Session 4 - Combing for Curiosities
Combing for curiosities, focused on exploring found objects, natural and man-made. The site relics and detritus were duly examined and newly gathered treasures were collected in jars, giving rise to a fabulous looking apothecary.
Moving on to repurpose and recycle abandoned plant supports and tools, the 'dog creature' emerged... so glad it has food in its belly!
There are a vast array of art works and terms to draw on for reference. Below are a few that we looked at over drinks and cake.
It's decided! the split drum roller is temporarily being given leave of its duties to feature as a 'readymade' in the exhibition.
Other stuff captured today! Rubber bucket, Cabbage White butterfly on Datura and gently rotating chandelier - from session 2.
Phil Stokes, our Severn Trent funded horticulturalist, planted a Datura and Castor plant inside and outside the poly tunnel, he's keeping a keen eye on their progress.
Session 3 - Cyanotypes to Gimbals
We tried the ready coated, Sunprint Refill Kit, paper and the,Jacquard Cyanotype Set, that requires mixing in the dark and painting onto the finished medium to be exposed to daylight - we used Khadi watercolour paper and calico (all available from Fred Aldous: Art & Craft Supplies, and other stores).
The Jacquard Cyanotype Set chemicals painted onto watercolour paper yielded beautiful results.
The photosensitive compound, a solution of ferric ammonium citrate and potassium ferricyanide, is coated onto paper. Areas of the compound exposed to strong light are converted to insoluble blue ferric ferrocyanide, or Prussian blue. The soluble chemicals are washed off with water leaving a light-stable print.
The cyanotype or blueprint process was first introduced by mathematician, astronomer, chemist, and experimental photographer/inventor John Herschel in 1842. Botanist and experimental photographer, Anna Atkins printed and published Part I of British Algae in 1843 and established photography as an accurate medium for scientific illustration.
Contemporary Artists Working with the Cyanotype Process
Exploring nature through old and new technologies didn't quite turn out as planned. We ran out of time to use the gimbal (a device that allows your digital camera to rotate smoothly along an axis) in this weeks workshop but there will be other opportunities.
We did however, share images from The Deep Listener (2019) by Danish artist Jakob Kudsk Steensen, which features on our flyer. The work uses technology to foster attention to nature by creating a form of ‘slow media’. It is an audio-visual ecological expedition through Kensington Gardens and Hyde Park, a journey to both see and hear five of London’s species: London plane trees, bats, parakeets, azure blue damselflies and reed-beds.
Session 2 - Natural Dyes
Today's anthotypes - images created using photosensitive material from plants, looked amazing!
Raspberries, pumpkin flowers, nettles and blackberries were gathered and arranged on large handkerchieves, prepared for printing by dampening and spraying with cider vinegar. Some were folded and submerged in pre-prepared jars of pigment made from food waste. After two weeks they will be rinsed and ironed. We're looking forward to seeing the results.

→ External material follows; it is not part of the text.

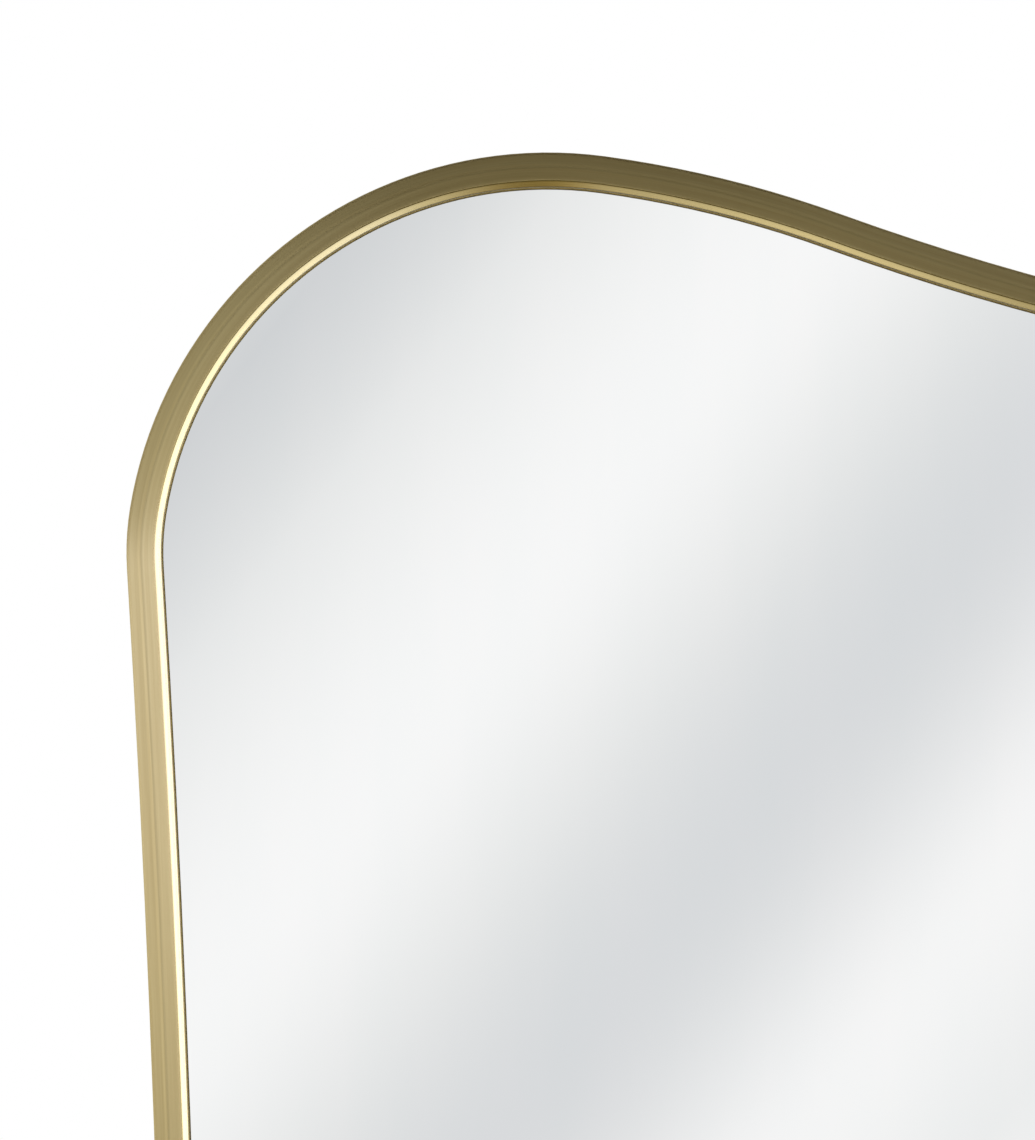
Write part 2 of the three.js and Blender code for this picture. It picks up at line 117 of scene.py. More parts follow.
WALL_GAP, FACE_LEVEL = levels("frame")
BOARD_BACK, BOARD_FRONT = levels("backing_board")
GLASS_BACK, GLASS_FRONT = levels("mirror_glass")
GASKET_BACK, GASKET_FRONT = levels("glazing_gasket")
SEAT_GAP = 0.25 * MM
LIP_END = GASKET_FRONT + SEAT_GAP
CLIP_THICKNESS = 1.2 * MM
CLIP_FRONT = BOARD_BACK - SEAT_GAP
CLIP_BACK = CLIP_FRONT - CLIP_THICKNESS
RIB_FRONT = CLIP_BACK - SEAT_GAP
RIB_BACK = RIB_FRONT - RIB_THICKNESS
print("face", round(FACE_LEVEL / MM, 2), "mm and glass", round(GLASS_FRONT / MM, 2), "mm off the wall")

# %% [markdown]
# ## Camera
# The photograph looks straight at the upper left corner of the mirror. One pixel of it covers
# 0.27 mm on the frame's face. With the leftmost and topmost pixel of the outline, that gives the point
# behind the middle of the picture. The lens follows from the distance.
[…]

This weeks inspirational artist draws on performance, art history and the complexities of globalisation and contemporary life to expand painting and explore the relationship between painting and the figure of the peasant (a term often used pejoratively). Her work has involved researching pigment gardens and applying traditional techniques to make pigments, tempuras and dyes. Exhibition titles include, The Peasants are Revolting!

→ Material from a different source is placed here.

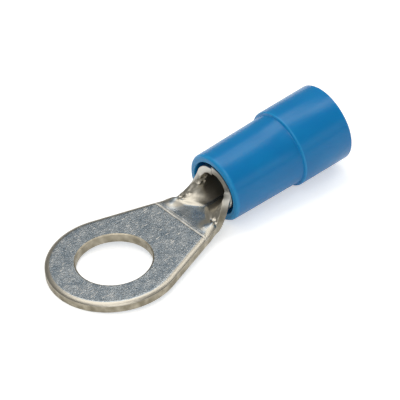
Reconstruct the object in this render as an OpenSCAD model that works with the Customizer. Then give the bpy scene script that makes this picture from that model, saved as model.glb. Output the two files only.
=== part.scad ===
// Insulated ring terminal, 6.4 mm stud hole, for 1.5 to 2.5 mm2 copper wire.
// One stamped and rolled sheet (tongue, neck, wire barrel) and one stepped sleeve.
// Millimetres. The origin is the stud hole's centre on the tongue's underside,
// +Z is the stud's axis and +X points to the end where the wire goes in.

/* [Ring tongue] */

// Thickness of the metal sheet
sheet_t = 0.8; // [0.7:0.01:0.95]
// Diameter of the stud hole
stud_d = 6.4; // [5.2:0.1:8]
// Diameter of the ring's outer round
ring_d = 11.3; // [10.2:0.1:13.2]
// Distance from the stud hole's centre back to the centre of the ring's outer round
ring_shift = 0.12; // [0:0.01:0.3]
// Width of the rounding that the punch leaves on the top edge
roll_w = 0.36; // [0.2:0.01:0.42]
// Depth of that rounding
roll_h = 0.17; // [0.08:0.01:0.22]
// Chamfer on the top edge of the stud hole
hole_chamfer = 0.08; // [0.04:0.01:0.15]

/* [Neck] */

// Place of the crease where the flat tongue ends
crease_x = 7.03; // [6.6:0.01:7.4]
// Narrowest width of the neck
neck_w = 5.14; // [4.6:0.01:5.6]
// Radius of the round notch between the tongue's side and the barrel's front edge
notch_r = 1.3; // [1.1:0.01:1.5]
// Place where the sheet begins to curl up
curl_start = 8.63; // [8.4:0.01:8.9]
// Length over which the flat sheet becomes a full round
curl_l = 2.15; // [2.1:0.01:2.6]
// Depth that the forming die presses into each face of the sheet behind the crease
press_in = 0.015; // [0.012:0.001:0.02]

/* [Wire barrel] */

// Outer diameter of the barrel
barrel_d = 4.2; // [3.9:0.01:4.4]
// Place of the barrel's front edge
barrel_front = 10.78; // [10.6:0.01:11]
// Length of the barrel
barrel_l = 6.6; // [5.6:0.1:7.9]
// How far the barrel's floor lies below the tongue's underside
floor_drop = 0.2; // [0:0.01:0.4]
// Gap of the butt seam along the top of the barrel
seam_gap = 0.1; // [0.06:0.01:0.2]

/* [Insulating sleeve] */

// Place of the sleeve's front end
sleeve_front = 10.8; // [10.7:0.01:11.2]
// Length of the whole sleeve
sleeve_l = 12.2; // [11:0.1:14.6]
// Length of the narrow front section
grip_l = 7.09; // [6:0.01:8.5]
// Wall thickness of the narrow section just before the step
grip_wall = 1.02; // [0.9:0.01:1.3]
// How much thinner the wall is at the front end
front_taper = 0.09; // [0:0.01:0.15]
// Height of the step between the narrow and the wide section
entry_step = 0.28; // [0.2:0.01:0.6]
// Wall thickness of the wide rear section
entry_wall = 0.8; // [0.6:0.01:1]
// Clearance round the barrel where the sleeve holds it
sleeve_gap = 0.03; // [0.02:0.01:0.06]
// Gap round the barrel in the sleeve's wider mouth
mouth_gap = 0.34; // [0.2:0.01:0.45]
// Depth of that mouth
mouth_l = 1.3; // [0.8:0.1:2]
// Rounding of the sleeve's outer edges
edge_r = 0.3; // [0.15:0.01:0.4]

/* [Hidden] */

$fn = 72;
ring_r = ring_d / 2;
stud_r = stud_d / 2;
barrel_r = barrel_d / 2;
bore_r = barrel_r - sheet_t;
// The sheet's middle layer keeps its length when it is bent.
mid_r = barrel_r - sheet_t / 2;
axis_h = barrel_r - floor_drop;
half_t = sheet_t / 2 - press_in;
curl_end = curl_start + curl_l;
// Half width of the flat blank where the wings meet in the seam
wing_w = 3.14159 * mid_r - seam_gap - press_in;
// Centre of the round notch, which touches the neck and the barrel's front edge
notch_x = barrel_front - notch_r;
notch_y = neck_w / 2 + notch_r;
// Each side is the straight line that touches both the ring's round and the notch.
side_taper = asin((ring_r + notch_r) / norm([notch_x + ring_shift, notch_y]))
    - atan2(notch_y, notch_x + ring_shift);
side_end = notch_x - notch_r * sin(side_taper);
loft_start = crease_x - 0.2;
// From here to the rear the barrel is a plain tube.
tube_front = max(curl_end, barrel_front + roll_w) + 0.36;
loft_end = tube_front + 0.6;
inner_steps = 12;
roll_steps = 3;
grip_r = barrel_r + sleeve_gap;
mouth_r = barrel_r + mouth_gap;
waist_r = grip_r + grip_wall;
front_r = waist_r - front_taper;
entry_r = waist_r + entry_step;
entry_bore_r = entry_r - entry_wall;
step_x = sleeve_front + grip_l;
sleeve_end = sleeve_front + sleeve_l;
barrel_end = barrel_front + barrel_l;

// Goes from 0 to 1 with a flat start and a flat end.
function ease(u) = let (v = min(1, max(0, u))) v * v * (3 - 2 * v);

// How strongly the sheet is bent at this distance along the terminal, as 1 / radius
function bend(x) = ease((x - curl_start) / curl_l) / mid_r;

// Height of the sheet's underside along the middle
function floor_z(x) = -floor_drop * sin(90 * min(1, max(0, (x - crease_x) / (curl_end - crease_x))));

// Point on the middle layer, x along the terminal and s across the flat blank
function layer(x, s) =
    let (k = max(0.00001, bend(x)), a = k * s * 57.29578)
    [x, sin(a) / k, floor_z(x) + sheet_t / 2 + (1 - cos(a)) / k];

// Direction of the sheet's top face at that point
function face_up(x, s) =
    let (e = 0.01, n = cross(layer(x + e, s) - layer(x - e, s), layer(x, s + e) - layer(x, s - e)))
    n / norm(n);

// Point h above the middle layer
function in_sheet(p, h) = layer(p[0], p[1]) + h * face_up(p[0], p[1]);

// Half width of the tongue between its straight sides
function side_w(x) = (ring_r - (x + ring_shift) * sin(side_taper)) / cos(side_taper);

// Edge of the flat blank as rows of: edge point, direction inward, place on the middle line,
// share of the punch rounding.
side_rows = [
    for (i = [0:7])
        let (x = loft_start + (side_end - loft_start) * i / 8)
        [[x, side_w(x) - press_in], [-sin(side_taper), -cos(side_taper)], x, 1]
];
notch_rows = [
    for (i = [0:14])
        let (a = -(90 + side_taper) * (1 - i / 14))
        [[notch_x + notch_r * cos(a), notch_y + notch_r * sin(a) - press_in], [cos(a), sin(a)],
            side_end + (curl_end - side_end) * i / 14, min(1, -a / 60)]
];
front_rows = [
    for (i = [1:3])
        [[barrel_front, notch_y + (wing_w - roll_w - notch_y) * i / 4], [1, 0], curl_end + 0.15 * i, 0]
];
seam_rows = [
    for (i = [0:6])
        [[barrel_front + (loft_end - barrel_front) * i / 6, wing_w], [i == 0 ? 1 : 0, -1],
            curl_end + 0.6 + (loft_end - curl_end - 0.6) * i / 6, 0]
];
rows = concat(side_rows, notch_rows, front_rows, seam_rows);

// Half of one row from the middle line to the edge: [place in the blank, depth of the rounding]
function half_row(r) =
    let (rim = r[0] + roll_w * r[1])
    concat(
        [for (i = [0:inner_steps]) [[r[2], 0] + (rim - [r[2], 0]) * i / inner_steps, 0]],
        [for (i = [1:roll_steps])
            let (a = 90 * i / roll_steps)
            [r[0] + roll_w * (1 - sin(a)) * r[1], roll_h * (1 - cos(a)) * r[3]]]
    );

// Closed section through the sheet, over the top face and back along the underside
function loop(r) =
    let (h = half_row(r), n = len(h) - 1)
    concat(
        [for (i = [-n:n]) let (q = h[abs(i)]) in_sheet([q[0][0], sign(i) * q[0][1]], half_t - q[1])],
        [for (i = [-n:n]) let (q = h[abs(i)]) in_sheet([q[0][0], -sign(i) * q[0][1]], -half_t)]
    );

// Skin between loops of the same length, closed by strips at both ends
module skin(loops) {
    n = len(loops[0]);
    last = len(loops) - 1;
    sides = [
        for (j = [0:last - 1], i = [0:n - 1], half = [0:1])
            let (a = j * n + i, b = j * n + (i + 1) % n)
            half == 0 ? [a, b, b + n] : [a, b + n, a + n]
    ];
    ends = [
        for (j = [0, last], i = [0:n / 2 - 2], half = [0:1])
            let (a = j * n + i, b = a + 1, c = j * n + n - 1 - i, d = c - 1,
                t = half == 0 ? [a, d, b] : [a, c, d])
            j == 0 ? t : [t[0], t[2], t[1]]
    ];
    polyhedron(points = [for (l = loops) each l], faces = concat(sides, ends), convexity = 6);
}

// Section of the tongue's edge: inner is how far it reaches in from the edge.
module edge_section(inner) {
    polygon(concat(
        [[-inner, 0], [0, 0]],
        [for (i = [roll_steps:-1:0])
            let (a = 90 * i / roll_steps)
            [-roll_w * (1 - sin(a)), sheet_t - roll_h * (1 - cos(a))]],
        [[-inner, sheet_t]]
    ));
}

// Flat tongue: round part, two tapered sides and the middle between them.
// The round part stops 1 mm short of its own centre, inside the stud hole.
module tongue() {
    run = (crease_x + ring_shift) / cos(side_taper) + 1;
    translate([-ring_shift, 0, 0])
        rotate([0, 0, 90 - side_taper])
            rotate_extrude(angle = 180 + 2 * side_taper, $fn = 144)
                translate([ring_r, 0])
                    edge_section(ring_r - 1);
    intersection() {
        union() {
            for (side = [0, 1])
                mirror([0, side, 0])
                    translate([-ring_shift, 0, 0])
                        rotate([0, 0, -side_taper])
                            translate([0, ring_r, 0])
                                rotate([90, 0, 90])
                                    linear_extrude(height = run)
                                        edge_section(2.5);
            translate([-ring_shift, 0, 0])
                linear_extrude(height = sheet_t)
                    polygon([
                        [-1, ring_r - 1.8],
                        [crease_x + ring_shift, side_w(crease_x) - 1],
                        [crease_x + ring_shift, 1 - side_w(crease_x)],
                        [-1, 1.8 - ring_r]
                    ]);
        }
        translate([-ring_shift - 1, -ring_d, -1])
            cube([crease_x + ring_shift + 1, 2 * ring_d, sheet_t + 2]);
    }
}

// Rolled wire barrel with its butt seam on top
module barrel() {
    translate([tube_front, 0, axis_h])
        rotate([0, 90, 0])
            difference() {
                cylinder(h = barrel_end - tube_front, r = barrel_r);
                translate([0, 0, -1])
                    cylinder(h = barrel_l + 2, r = bore_r);
                translate([-2 * barrel_r, -seam_gap / 2, -1])
                    cube([2 * barrel_r, seam_gap, barrel_l + 2]);
            }
}

// The whole sheet metal part
module terminal() {
    color([0.72, 0.73, 0.72])
        difference() {
            union() {
                tongue();
                skin([for (r = rows) loop(r)]);
                barrel();
            }
            translate([0, 0, -1])
                cylinder(h = sheet_t + 2, r = stud_r, $fn = 144);
            translate([0, 0, sheet_t - hole_chamfer])
                cylinder(h = 2 * hole_chamfer, r1 = stud_r, r2 = stud_r + 2 * hole_chamfer, $fn = 144);
        }
}

// Insulating sleeve, drawn as half a section along its axis and turned round it
module insulation_sleeve() {
    color([0.05, 0.42, 0.72])
        translate([0, 0, axis_h])
            rotate([0, 90, 0])
                rotate_extrude($fn = 96)
                    mirror([1, 0])
                        rotate(90)
                            polygon(concat(
                                [[sleeve_front, mouth_r]],
                                [for (i = [0:4])
                                    let (a = 180 - 22.5 * i)
                                    [sleeve_front + edge_r * (1 + cos(a)), front_r - edge_r * (1 - sin(a))]],
                                [[step_x - 0.1, waist_r], [step_x, entry_r - 0.12], [step_x + 0.12, entry_r]],
                                [[sleeve_end - 0.15, entry_r], [sleeve_end, entry_r - 0.15]],
                                [[sleeve_end, entry_bore_r + 0.15], [sleeve_end - 0.15, entry_bore_r]],
                                [[step_x + 0.3, entry_bore_r], [step_x - 0.2, grip_r]],
                                [[sleeve_front + mouth_l + 0.5, grip_r], [sleeve_front + mouth_l, mouth_r]]
                            ));
}

terminal();
insulation_sleeve();
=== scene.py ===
"""Insulated ring terminal: a stamped and rolled tin-plated sheet in a stepped blue sleeve.

Lengths are in millimetres up to the last step, where mesh code turns them to metres. Patterns
and lamps are given in metres.
"""
import math

import bmesh
import bpy
from mathutils import Matrix, Vector, noise


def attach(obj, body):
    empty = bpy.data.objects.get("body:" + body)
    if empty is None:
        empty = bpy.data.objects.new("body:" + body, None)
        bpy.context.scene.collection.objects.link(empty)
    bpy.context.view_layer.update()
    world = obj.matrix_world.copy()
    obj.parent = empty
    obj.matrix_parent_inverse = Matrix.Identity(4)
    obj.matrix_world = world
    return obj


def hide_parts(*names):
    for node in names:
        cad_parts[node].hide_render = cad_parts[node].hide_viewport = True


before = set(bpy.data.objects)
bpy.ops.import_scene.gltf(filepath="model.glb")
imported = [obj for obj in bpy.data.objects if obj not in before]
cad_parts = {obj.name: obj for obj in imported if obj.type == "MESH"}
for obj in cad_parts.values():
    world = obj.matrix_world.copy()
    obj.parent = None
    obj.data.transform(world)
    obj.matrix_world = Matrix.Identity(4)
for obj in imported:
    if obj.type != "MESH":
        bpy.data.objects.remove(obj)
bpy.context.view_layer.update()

MM = 0.001
SAME_POINT = 0.0002 * MM

# Ring tongue
SHEET_T = 0.8
STUD_R = 3.2
RING_R = 5.65
RING_SHIFT = 0.12
SIDE_TAPER = math.radians(20.2)
HOLE_RIM_W = 0.12
HOLE_RIM_D = 0.05
HOLE_STEPS = 128

# Rounding that the punch leaves along the outline, and the small corner below it
ROLL_W = 0.46
ROLL_H = 0.17
BARREL_ROLL = 0.5
CORNER = 0.05

# Neck and wings
CREASE_X = 7.03
NOTCH_R = 1.3
CURL_START = 8.63
CURL_L = 2.15
LEAST_BEND = 0.00001

# Wire barrel
BARREL_R = 2.1
BARREL_FRONT = 10.78
BARREL_L = 6.6
AXIS_H = 1.9
SEAM_GAP = 0.04
MID_R = BARREL_R - SHEET_T / 2
DROP = BARREL_R - AXIS_H
CURL_END = CURL_START + CURL_L
BARREL_END = BARREL_FRONT + BARREL_L
NOTCH_X = BARREL_FRONT - NOTCH_R
NOTCH_Y = ((RING_R + NOTCH_R - (NOTCH_X + RING_SHIFT) * math.sin(SIDE_TAPER))
           / math.cos(SIDE_TAPER))
WING_W = math.pi * MID_R - SEAM_GAP / 2

# What the forming die presses into the sheet; a pair is where a slope starts and its length
GROOVE_D = 0.035
GROOVE_W = 0.09
SECOND_GROOVE = 0.2
SHOULDER_H = 0.16
SHOULDER_RISES = (7.1, 0.9)
SHOULDER_FALLS = (8.4, 0.8)
SHOULDER_SIDE = 2.2
SHOULDER_W = 0.65
FOLD_H = 0.1
FOLD_X = 8.15
FOLD_SLANT = 1.6
FOLD_RISES = (2.3, 0.8)
FOLD_FALLS = (9.1, 1.2)
FLARE = 0.22
FLARE_RISES = (10.1, 0.6)
FLARE_FALLS = (10.9, 0.8)
FLARE_SIDE = (1.4, 1.2)

# Nips that the folding tool leaves beside the edge, about 0.4 mm long
NIP_D = 0.3
NIP_PLACE = 0.35
NIP_REACH = 0.6
NIP_BIAS = 0.3
MOUTH_NIPS = 0.25
NIPS_PER_MM = 3.3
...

Session 1 - Wild Flower Chandeliers
Thanks to everyone for making our first workshop so much fun.
Even Great Grandpa Rod joined in by helpfully making a child catcher (from Chitty Chitty Bang Bang).
The chandelier workshops draw inspiration from:
Rebecca-Louise-Law, showing at Compton Verney,
Tue 18 May - Mon 30 Aug
Studio Drift, Fragile Future (dandelion light sculpture)
Joseph Beuys concept of using art as a means of acting together to create a more just, humane and ecologically sustainable future is at the heart of PlayGOUND’s work. His influence continues to grow, acorns from 7,000 Oaks, planted by the co-founders of Culture Declares Emergency, Akroyd and Harvey, are currently on show at the Tate.